Foreword: I can’t possibly describe what an amazing experience it was even using my native language (Portuguese), but I’m naive enough to try it with my Tarzan English - lets not get distracted by that, if the text bother you enough I will gladly accept a pull request.

I’m 43 and yes, by our industry standards I'm an old fart. I've been doing this since when the typical server used to have less RAM than the phone you have in your pocket. Last weekend I went to my first hackathon: Masters of Code São Paulo, hosted by MasterCard. I went alone, teamed with a brilliant young guy there and our project made into the 6 final competitors against larger teams. These are my takeaways:

  1. Bring lots of hardware: I brought my lighter laptop and my teammate Eduardo Wada brought nothing, so we had to share my Samsung series 9. Next time I will pack a bigger laptop, another one for backup and one or two monitors, trackpad and mechanical keyboard. I was very envious of other teams that did this. On the positive side, I discovered pair programing can be very effective when you are paired with someone smart like Eduardo.

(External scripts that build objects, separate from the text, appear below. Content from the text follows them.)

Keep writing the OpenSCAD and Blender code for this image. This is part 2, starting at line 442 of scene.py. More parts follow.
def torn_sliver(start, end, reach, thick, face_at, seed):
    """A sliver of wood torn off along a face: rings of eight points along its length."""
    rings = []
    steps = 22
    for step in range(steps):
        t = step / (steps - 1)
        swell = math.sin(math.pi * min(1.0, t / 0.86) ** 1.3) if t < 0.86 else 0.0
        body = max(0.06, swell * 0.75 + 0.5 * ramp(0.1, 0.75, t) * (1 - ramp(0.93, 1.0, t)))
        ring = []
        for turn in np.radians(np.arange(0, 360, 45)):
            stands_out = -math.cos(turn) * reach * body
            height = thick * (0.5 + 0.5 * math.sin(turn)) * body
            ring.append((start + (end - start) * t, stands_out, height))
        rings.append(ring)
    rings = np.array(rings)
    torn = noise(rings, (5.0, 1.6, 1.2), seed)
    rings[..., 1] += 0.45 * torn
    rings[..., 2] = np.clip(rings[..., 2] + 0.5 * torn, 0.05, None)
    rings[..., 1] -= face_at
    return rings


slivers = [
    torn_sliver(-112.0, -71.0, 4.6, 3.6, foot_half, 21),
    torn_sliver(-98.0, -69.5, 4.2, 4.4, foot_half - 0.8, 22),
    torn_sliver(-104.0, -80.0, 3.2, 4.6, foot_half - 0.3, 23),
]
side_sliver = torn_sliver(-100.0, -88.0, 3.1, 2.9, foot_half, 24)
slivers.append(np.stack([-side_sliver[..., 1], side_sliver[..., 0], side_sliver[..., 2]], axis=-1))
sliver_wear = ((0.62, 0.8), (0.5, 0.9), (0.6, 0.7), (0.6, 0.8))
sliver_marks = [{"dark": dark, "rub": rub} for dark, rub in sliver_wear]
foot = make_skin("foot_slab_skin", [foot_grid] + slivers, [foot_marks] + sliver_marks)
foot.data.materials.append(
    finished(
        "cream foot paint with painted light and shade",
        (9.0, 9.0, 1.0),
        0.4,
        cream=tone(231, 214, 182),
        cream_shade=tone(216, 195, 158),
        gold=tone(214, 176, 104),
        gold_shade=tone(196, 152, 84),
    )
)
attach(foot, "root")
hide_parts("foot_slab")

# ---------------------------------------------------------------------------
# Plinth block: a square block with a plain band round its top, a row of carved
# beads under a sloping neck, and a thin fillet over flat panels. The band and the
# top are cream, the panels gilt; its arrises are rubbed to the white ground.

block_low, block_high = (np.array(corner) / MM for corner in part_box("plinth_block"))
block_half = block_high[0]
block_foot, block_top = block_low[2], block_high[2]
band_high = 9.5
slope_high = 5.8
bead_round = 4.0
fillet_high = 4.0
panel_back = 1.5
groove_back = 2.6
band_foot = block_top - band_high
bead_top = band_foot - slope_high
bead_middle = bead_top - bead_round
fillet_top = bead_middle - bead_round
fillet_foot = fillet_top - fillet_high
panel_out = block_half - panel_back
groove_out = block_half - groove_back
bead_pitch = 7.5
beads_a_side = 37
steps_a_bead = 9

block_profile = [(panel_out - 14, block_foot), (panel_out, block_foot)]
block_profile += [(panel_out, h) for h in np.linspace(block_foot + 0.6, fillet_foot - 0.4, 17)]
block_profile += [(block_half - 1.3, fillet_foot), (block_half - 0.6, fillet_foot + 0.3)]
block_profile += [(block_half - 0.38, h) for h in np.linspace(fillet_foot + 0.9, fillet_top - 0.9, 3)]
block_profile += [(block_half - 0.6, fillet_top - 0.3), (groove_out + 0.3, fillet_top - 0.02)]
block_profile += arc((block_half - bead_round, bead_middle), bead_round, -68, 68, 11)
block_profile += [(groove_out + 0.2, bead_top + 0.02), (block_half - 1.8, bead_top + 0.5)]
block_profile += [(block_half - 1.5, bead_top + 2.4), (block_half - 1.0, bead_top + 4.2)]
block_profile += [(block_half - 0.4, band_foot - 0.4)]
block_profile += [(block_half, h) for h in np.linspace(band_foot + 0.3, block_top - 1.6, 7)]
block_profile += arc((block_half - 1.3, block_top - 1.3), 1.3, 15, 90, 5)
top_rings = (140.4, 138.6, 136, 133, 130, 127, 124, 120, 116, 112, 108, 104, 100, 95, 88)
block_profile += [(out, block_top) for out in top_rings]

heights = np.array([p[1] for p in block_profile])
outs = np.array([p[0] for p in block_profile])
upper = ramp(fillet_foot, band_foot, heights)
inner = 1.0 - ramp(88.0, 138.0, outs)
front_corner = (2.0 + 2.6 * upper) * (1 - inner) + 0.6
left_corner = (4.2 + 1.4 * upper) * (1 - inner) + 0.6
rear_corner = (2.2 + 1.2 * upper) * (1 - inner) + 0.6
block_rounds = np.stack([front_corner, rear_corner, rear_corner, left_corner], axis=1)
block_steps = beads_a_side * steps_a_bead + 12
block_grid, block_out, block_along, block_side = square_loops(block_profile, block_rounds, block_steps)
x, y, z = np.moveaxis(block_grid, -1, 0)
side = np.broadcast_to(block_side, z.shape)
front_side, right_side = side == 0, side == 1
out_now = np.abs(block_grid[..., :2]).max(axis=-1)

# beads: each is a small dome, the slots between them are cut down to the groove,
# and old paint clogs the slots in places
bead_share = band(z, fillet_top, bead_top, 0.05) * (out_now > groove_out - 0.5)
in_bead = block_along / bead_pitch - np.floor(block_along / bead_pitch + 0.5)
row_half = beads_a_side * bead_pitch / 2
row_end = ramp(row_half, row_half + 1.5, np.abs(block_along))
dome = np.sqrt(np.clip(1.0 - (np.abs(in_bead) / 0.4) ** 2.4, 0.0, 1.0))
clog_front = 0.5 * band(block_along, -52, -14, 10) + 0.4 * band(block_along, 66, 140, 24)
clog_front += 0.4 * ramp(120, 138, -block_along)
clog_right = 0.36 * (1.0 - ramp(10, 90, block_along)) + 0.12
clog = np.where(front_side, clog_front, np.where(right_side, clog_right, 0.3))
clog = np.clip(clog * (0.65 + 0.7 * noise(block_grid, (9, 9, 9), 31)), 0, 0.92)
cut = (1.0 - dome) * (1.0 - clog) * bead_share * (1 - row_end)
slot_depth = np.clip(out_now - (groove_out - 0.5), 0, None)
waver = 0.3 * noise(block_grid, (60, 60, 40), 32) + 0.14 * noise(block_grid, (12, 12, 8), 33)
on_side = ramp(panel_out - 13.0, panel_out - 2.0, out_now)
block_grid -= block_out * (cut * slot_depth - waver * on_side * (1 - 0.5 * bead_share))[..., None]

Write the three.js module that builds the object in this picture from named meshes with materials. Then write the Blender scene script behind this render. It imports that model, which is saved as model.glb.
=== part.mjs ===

  2. A small team with focus can accomplish a lot: we delivered a fully working application and a good looking one considering we had no designer on our team. All other finalists were bigger teams with 4 or 5 members. Truth is we started with 5 people, but after a long brainstorming session It was clear for me that we would not be able to reconcile our visions, so I decided to leave and Eduardo joined me. In the end we celebrated our decision - two guys left the competition, and other made a hilarious pitch without a demo (it was a PPT-free competition with mandatory product demo) and received a big nerf gun as consolation gift when he said he was abandoned by his teammates. Which leads us to the last lesson:

  3. Work your pitching. At the first pitch we had two minutes to demo our idea and one minute for questions. When the staff said they had no adapter for the micro-dvi output of the series 9, I went very nervous. We were told to bring the laptop to the judges table and demo our project there. We had to improvise a bit, but when the judges smiled saying they had no questions I felt we could have a place in the finals - but I totally failed to prepare for that. We were the first team to be called on stage for the final pitch, and I panicked. In the last second we borrowed a laptop but when the clock started, I looked back and the app was not in the screen yet so I forgot everything we rehearsed before and totally screwed up (sorry for that, Eduardo).

I would like to thank Eduardo for the partnership, Mastercard for hosting the event and everybody else I met there for being such a merry crowd.

I have never felt so alive since when I heard my daughter cry for the first time (another great weekend).